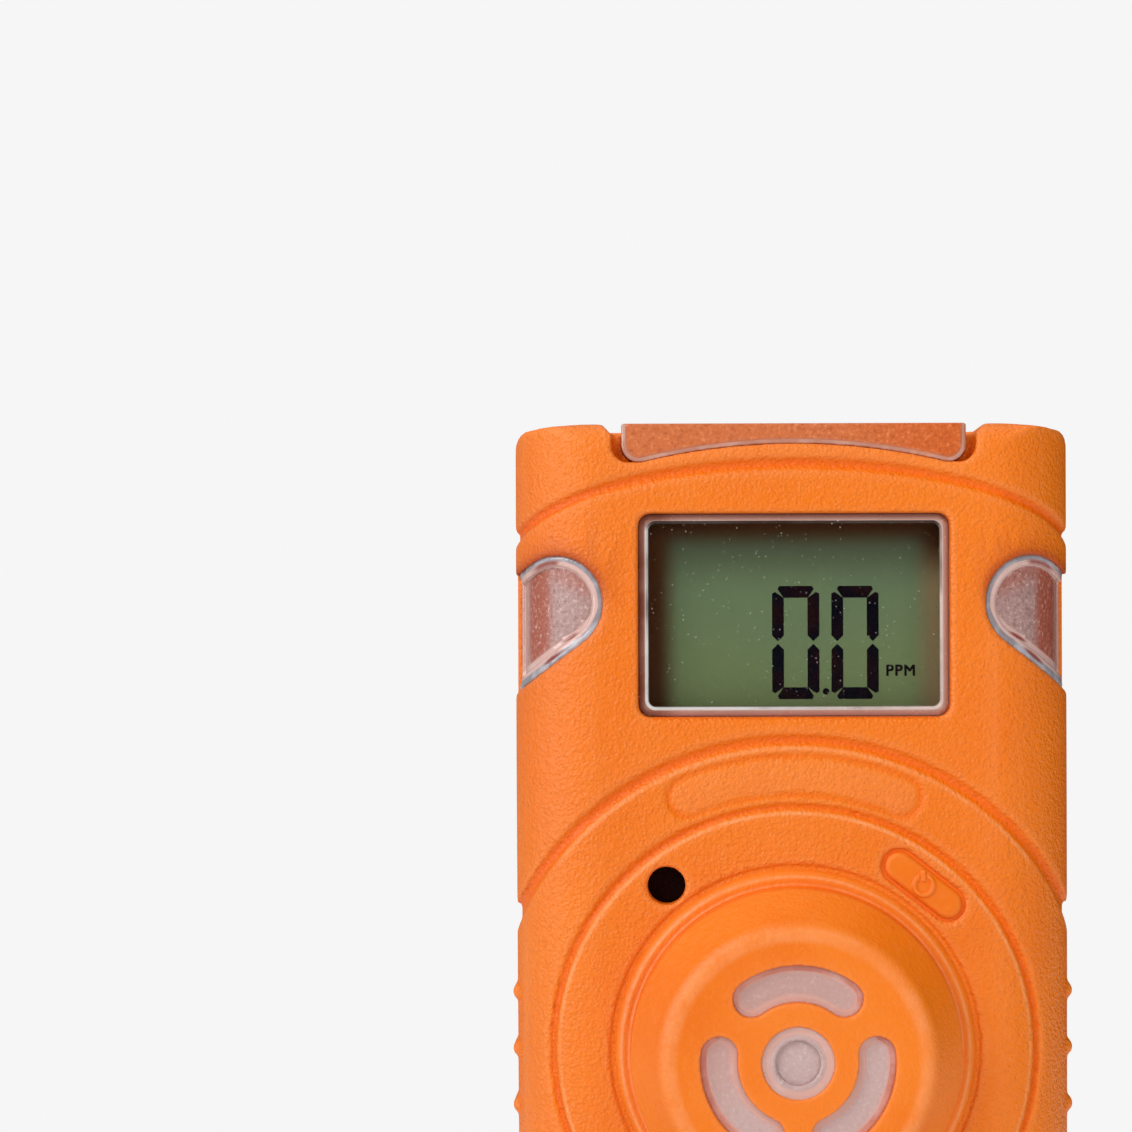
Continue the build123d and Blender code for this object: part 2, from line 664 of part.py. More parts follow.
def battery_tabs():
    """Welded nickel tabs from the ends of the cell to the board."""
    top = CELL_Z + CELL_LENGTH + 1.0
    return [
        block(CELL_X - 2, CELL_X + 2, BOARD_BACK, 5.0, top, top + TAB_T),
        block(CELL_X - 2, CELL_X + 2, BOARD_BACK, 5.0, CELL_Z - TAB_T, CELL_Z),
    ]


def battery_pad():
    return block(CELL_X - 3, CELL_X + 3, CELL_Y + CELL_R + GAP, INSIDE_BACK, 25, 55)


def vibration_motor():
    can = upright(MOTOR_X, MOTOR_Y, MOTOR_Z, MOTOR_R, MOTOR_LENGTH)
    return can - upright(MOTOR_X, MOTOR_Y, MOTOR_Z + 10.0, SHAFT_R + GAP, 3.0)


def motor_boot():
    """Rubber saddle that holds the motor on the board."""
    saddle = block(MOTOR_X - 4.2, MOTOR_X + 4.2, BOARD_BACK, 3.6, MOTOR_Z + 1.5, MOTOR_Z + 9.0)
    return saddle - upright(MOTOR_X, MOTOR_Y, MOTOR_Z - 5, MOTOR_R + 0.02, 20.0)


def vibration_weight():
    """Half-round weight on the motor's shaft."""
    shaft = upright(MOTOR_X, MOTOR_Y, MOTOR_Z + 10.3, SHAFT_R, 6.0)
    disc = upright(MOTOR_X, MOTOR_Y, MOTOR_Z + 12.6, WEIGHT_R, 3.6)
    return (disc & block(MOTOR_X - 4, MOTOR_X + 4, MOTOR_Y - 0.8, 8, 60, 80)) + shaft


def rating_label():
    face = Pos(0, LABEL_Z) * RectangleRounded(LABEL_W - 0.4, LABEL_H - 0.4, LABEL_CORNER - 0.2)
    return slab(face, BACK_Y - LABEL_DEPTH, BACK_Y - 0.1)


def across(r, length):
    """A cylinder along the clip's pin."""
    return Pos(0, PIN_Y, PIN_Z) * Rot(0, 90, 0) * Cylinder(r, length)


def clip_base():
    """Steel plate on the back with two ears for the pin."""
    face = Pos(0, CLIP_PLATE_Z) * RectangleRounded(2 * EAR_HALF, CLIP_PLATE_H, 2.0)
    plate = slab(face, BACK_Y, BACK_Y + CLIP_T)
    ear_face = Pos(PIN_Y, PIN_Z) * Circle(2.6) + Polygon(
        (BACK_Y + 0.5, PIN_Z - 4.5),
        (PIN_Y, PIN_Z - 2.6),
        (PIN_Y, PIN_Z + 2.6),
        (BACK_Y + 0.5, PIN_Z + 4.5),
        align=None,
    )
    ear = extrude(Plane.YZ * ear_face, amount=CLIP_T)
    base = fuse([plate, Pos(-EAR_HALF, 0, 0) * ear, Pos(EAR_HALF - CLIP_T, 0, 0) * ear])
    base = base - across(PIN_R, 40)
    for z in CLIP_SCREW_Z:
        sink = Pos(0, BACK_Y + CLIP_T / 2, z) * Rot(-90, 0, 0) * Cone(1.3, 2.3, CLIP_T)
        base = base - rod(0, z, CLIP_SCREW_R + 0.3, BACK_Y - 1, BACK_Y + 2) - sink
    return base


def lever_spine():
    """Side view of the clip lever: thumb plate, straight back, jaw bent in to the base plate."""
    line = [(20.9, 79.5), (19.6, 70.0), (19.4, 58.0), (18.4, 47.0), (13.6, 40.6)]
    return FilletPolyline(*line, radius=LEVER_BEND_R)


def clip_lever():
    """Stamped lever with two lugs around the pin and teeth at the jaw's tip."""
    strip = trace(lever_spine(), LEVER_T)
    plate = extrude(Plane.YZ * strip, amount=LEVER_HALF, both=True)
    lug_face = Pos(PIN_Y, PIN_Z) * Circle(2.5) + Polygon(
        (PIN_Y, PIN_Z - 2.5), (19.4, PIN_Z - 4.5), (19.4, PIN_Z + 4.5), (PIN_Y, PIN_Z + 2.5), align=None
    )
    lug = extrude(Plane.YZ * lug_face, amount=CLIP_T)
    lever = fuse([plate, Pos(-LEVER_HALF, 0, 0) * lug, Pos(LEVER_HALF - CLIP_T, 0, 0) * lug])
    lever = lever - across(PIN_R + GAP, 40)
    for x in TOOTH_X:
        lever = lever - Pos(x, 13.2, 40.2) * Rot(0, 0, 45) * Box(1.2, 1.2, 4)
    return lever


def clip_pin():
    """Riveted pin with a head outside each ear."""
    shank = across(PIN_R, 2 * EAR_HALF + 1.0)
    heads = [Pos(x, 0, 0) * across(1.9, 0.6) for x in (-EAR_HALF - 0.3, EAR_HALF + 0.3)]
    return fuse([shank] + heads)


def clip_spring():
    """Torsion spring: a coil around the pin and a leg on the base plate and on the lever."""
    reach = SPRING_PITCH * (SPRING_TURNS - 1) / 2
    places = [-reach + n * SPRING_PITCH for n in range(SPRING_TURNS)]
    rings = [Pos(x, PIN_Y, PIN_Z) * Rot(0, 90, 0) * Torus(SPRING_R, SPRING_WIRE_R) for x in places]
    lever_leg = bar((reach, PIN_Y + SPRING_R, PIN_Z), (reach, PIN_Y + SPRING_R, PIN_Z + 8), SPRING_WIRE_R)
    base_leg = bar((-reach, PIN_Y - SPRING_R, PIN_Z), (-reach, BACK_Y + 1.5, PIN_Z + 7), SPRING_WIRE_R)
    return fuse(rings + [lever_leg, base_leg])


def clip_screws():
    """Countersunk screws through the base plate, flush with it."""
    screws = []
    for z in CLIP_SCREW_Z:
        head = Pos(0, BACK_Y + CLIP_T - 0.45, z) * Rot(-90, 0, 0) * Cone(1.2, 2.2, 0.9)
        screws.append(rod(0, z, CLIP_SCREW_R, 6.6, BACK_Y + 0.5) + head)
    return screws


def case_seal():
    return seal_channel(0)


PARTS = [
    front_shell, rear_shell, case_seal, case_screws, display_window, window_gasket, lcd_panel, lcd_frame,
    backlight, contact_strips, alarm_lens_top, alarm_lens_left, alarm_lens_right, main_board, board_screws,
    board_chips, alarm_leds, infrared_module, power_button, power_switch, switch_plunger, sounder,
    sounder_gasket, sounder_mesh, sensor_cap, sensor_window, dust_filter, sensor_gasket, gas_sensor,
    sensor_holder, sensor_sockets, battery, battery_tabs, battery_pad, vibration_motor, motor_boot,
    vibration_weight, rating_label, clip_base, clip_lever, clip_pin, clip_spring, clip_screws,
]

os.makedirs("parts", exist_ok=True)
for make in PARTS:
    made = make()
    shape = Compound(made) if isinstance(made, list) else made
    export_step(shape, f"parts/{make.__name__}.step")
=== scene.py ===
"""Portable gas detector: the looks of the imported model, piece by piece."""

from __future__ import annotations

import json
import logging
import math
from dataclasses import dataclass
from enum import Enum
from typing import Any, Callable, Iterable

import bpy
import numpy as np
from mathutils import Matrix, Vector

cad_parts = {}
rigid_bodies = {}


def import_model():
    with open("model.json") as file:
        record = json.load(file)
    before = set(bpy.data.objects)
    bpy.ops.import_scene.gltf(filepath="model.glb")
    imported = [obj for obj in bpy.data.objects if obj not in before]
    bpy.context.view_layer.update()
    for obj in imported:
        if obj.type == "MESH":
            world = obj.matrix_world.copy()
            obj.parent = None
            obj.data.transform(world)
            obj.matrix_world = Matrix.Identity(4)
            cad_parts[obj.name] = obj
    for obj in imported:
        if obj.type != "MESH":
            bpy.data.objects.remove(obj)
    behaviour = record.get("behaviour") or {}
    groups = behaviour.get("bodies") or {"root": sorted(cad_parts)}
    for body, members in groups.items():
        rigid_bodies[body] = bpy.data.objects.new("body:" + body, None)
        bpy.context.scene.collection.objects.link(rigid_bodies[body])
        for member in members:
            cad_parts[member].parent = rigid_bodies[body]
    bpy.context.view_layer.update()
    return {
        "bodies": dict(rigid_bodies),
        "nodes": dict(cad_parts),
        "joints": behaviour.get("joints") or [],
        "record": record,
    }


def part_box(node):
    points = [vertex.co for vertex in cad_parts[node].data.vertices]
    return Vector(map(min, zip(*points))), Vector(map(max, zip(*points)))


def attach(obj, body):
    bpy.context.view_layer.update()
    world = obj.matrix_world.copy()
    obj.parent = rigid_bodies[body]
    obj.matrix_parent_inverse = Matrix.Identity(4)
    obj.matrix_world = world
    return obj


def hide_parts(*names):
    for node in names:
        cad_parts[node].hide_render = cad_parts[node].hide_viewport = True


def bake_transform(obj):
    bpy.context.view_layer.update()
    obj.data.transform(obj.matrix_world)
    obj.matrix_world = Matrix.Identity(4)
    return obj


LOG = logging.getLogger("gas_detector")

Colour = tuple[float, float, float]
Point = tuple[float, float, float]
Pair = tuple[float, float]

MM = 0.001
# The sensor's axis above the base, which the circles, the cap and the plate share.
SENSOR_Z = 29.9 * MM
# A side lens: its disc's middle (to the side, up), the disc's radius and the directions that point inwards from
# the two straight edges that touch the disc and from the line through its middle where they take over.
LENS_CENTRE = (21.0 * MM, 69.1 * MM)
LENS_R = 4.15 * MM
LENS_WAYS = ((5.3, 7.2), (-2.53, -4.0), (1.648, -1.131))


def grey(level: float) -> Colour:
    """A neutral colour."""
    return level, level, level


# ---------------------------------------------------------------- shader graph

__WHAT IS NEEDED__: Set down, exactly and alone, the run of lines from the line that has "shape = Compound(made)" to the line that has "record = json.load(file)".

__EXERCISE OUTPUT__:
    shape = Compound(made) if isinstance(made, list) else made
    export_step(shape, f"parts/{make.__name__}.step")
=== scene.py ===
"""Portable gas detector: the looks of the imported model, piece by piece."""

from __future__ import annotations

import json
import logging
import math
from dataclasses import dataclass
from enum import Enum
from typing import Any, Callable, Iterable

import bpy
import numpy as np
from mathutils import Matrix, Vector

cad_parts = {}
rigid_bodies = {}


def import_model():
    with open("model.json") as file:
        record = json.load(file)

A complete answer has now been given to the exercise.